>>>
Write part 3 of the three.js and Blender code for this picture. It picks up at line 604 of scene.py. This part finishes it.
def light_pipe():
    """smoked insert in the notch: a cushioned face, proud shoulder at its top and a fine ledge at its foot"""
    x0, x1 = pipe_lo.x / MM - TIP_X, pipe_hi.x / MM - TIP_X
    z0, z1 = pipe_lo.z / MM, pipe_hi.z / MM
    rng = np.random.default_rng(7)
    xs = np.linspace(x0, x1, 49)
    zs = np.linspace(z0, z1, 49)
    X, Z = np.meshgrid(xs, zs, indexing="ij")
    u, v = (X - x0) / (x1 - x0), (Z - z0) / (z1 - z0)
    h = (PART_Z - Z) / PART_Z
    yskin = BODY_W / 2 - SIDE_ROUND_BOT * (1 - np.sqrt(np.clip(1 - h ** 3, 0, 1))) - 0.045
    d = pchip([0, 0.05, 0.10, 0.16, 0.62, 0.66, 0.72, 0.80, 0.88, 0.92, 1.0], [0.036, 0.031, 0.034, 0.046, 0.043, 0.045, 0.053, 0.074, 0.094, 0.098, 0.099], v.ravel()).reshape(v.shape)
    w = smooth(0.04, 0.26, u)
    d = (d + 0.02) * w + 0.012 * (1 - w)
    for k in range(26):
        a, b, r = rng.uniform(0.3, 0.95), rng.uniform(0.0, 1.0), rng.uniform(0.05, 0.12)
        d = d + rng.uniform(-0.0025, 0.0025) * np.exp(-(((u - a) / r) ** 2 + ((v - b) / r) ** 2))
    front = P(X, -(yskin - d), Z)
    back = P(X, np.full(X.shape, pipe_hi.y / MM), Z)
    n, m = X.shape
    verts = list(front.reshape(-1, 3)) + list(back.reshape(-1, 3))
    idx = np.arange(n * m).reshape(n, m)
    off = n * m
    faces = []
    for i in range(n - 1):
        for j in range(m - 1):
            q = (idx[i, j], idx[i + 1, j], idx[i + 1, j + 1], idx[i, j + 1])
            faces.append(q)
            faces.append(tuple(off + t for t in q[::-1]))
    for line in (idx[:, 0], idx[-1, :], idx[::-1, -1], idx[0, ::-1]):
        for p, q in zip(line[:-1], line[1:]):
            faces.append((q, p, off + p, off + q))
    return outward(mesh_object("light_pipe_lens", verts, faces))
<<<
>>>
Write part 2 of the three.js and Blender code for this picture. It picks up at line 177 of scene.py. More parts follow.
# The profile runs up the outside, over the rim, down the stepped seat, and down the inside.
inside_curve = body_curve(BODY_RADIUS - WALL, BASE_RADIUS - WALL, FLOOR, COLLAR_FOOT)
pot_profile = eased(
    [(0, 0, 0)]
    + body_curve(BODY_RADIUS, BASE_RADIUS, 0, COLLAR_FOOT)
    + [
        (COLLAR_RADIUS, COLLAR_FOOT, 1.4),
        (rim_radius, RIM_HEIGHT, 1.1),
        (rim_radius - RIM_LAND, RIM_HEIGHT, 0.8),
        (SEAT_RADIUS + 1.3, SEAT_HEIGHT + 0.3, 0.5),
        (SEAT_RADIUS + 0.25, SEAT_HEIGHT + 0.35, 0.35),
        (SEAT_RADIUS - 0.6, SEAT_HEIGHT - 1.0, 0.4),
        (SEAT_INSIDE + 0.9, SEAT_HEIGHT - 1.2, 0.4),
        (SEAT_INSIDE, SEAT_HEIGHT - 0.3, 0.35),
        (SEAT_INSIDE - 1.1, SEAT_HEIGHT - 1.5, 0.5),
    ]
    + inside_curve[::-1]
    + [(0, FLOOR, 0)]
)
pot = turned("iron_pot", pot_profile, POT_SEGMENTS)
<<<
### [PROBLEM DETAILS]
Pull out every line above that holds the word "Write".

### [ANSWER BELOW]
Write part 3 of the three.js and Blender code for this picture. It picks up at line 604 of scene.py. This part finishes it.
Write part 2 of the three.js and Blender code for this picture. It picks up at line 177 of scene.py. More parts follow.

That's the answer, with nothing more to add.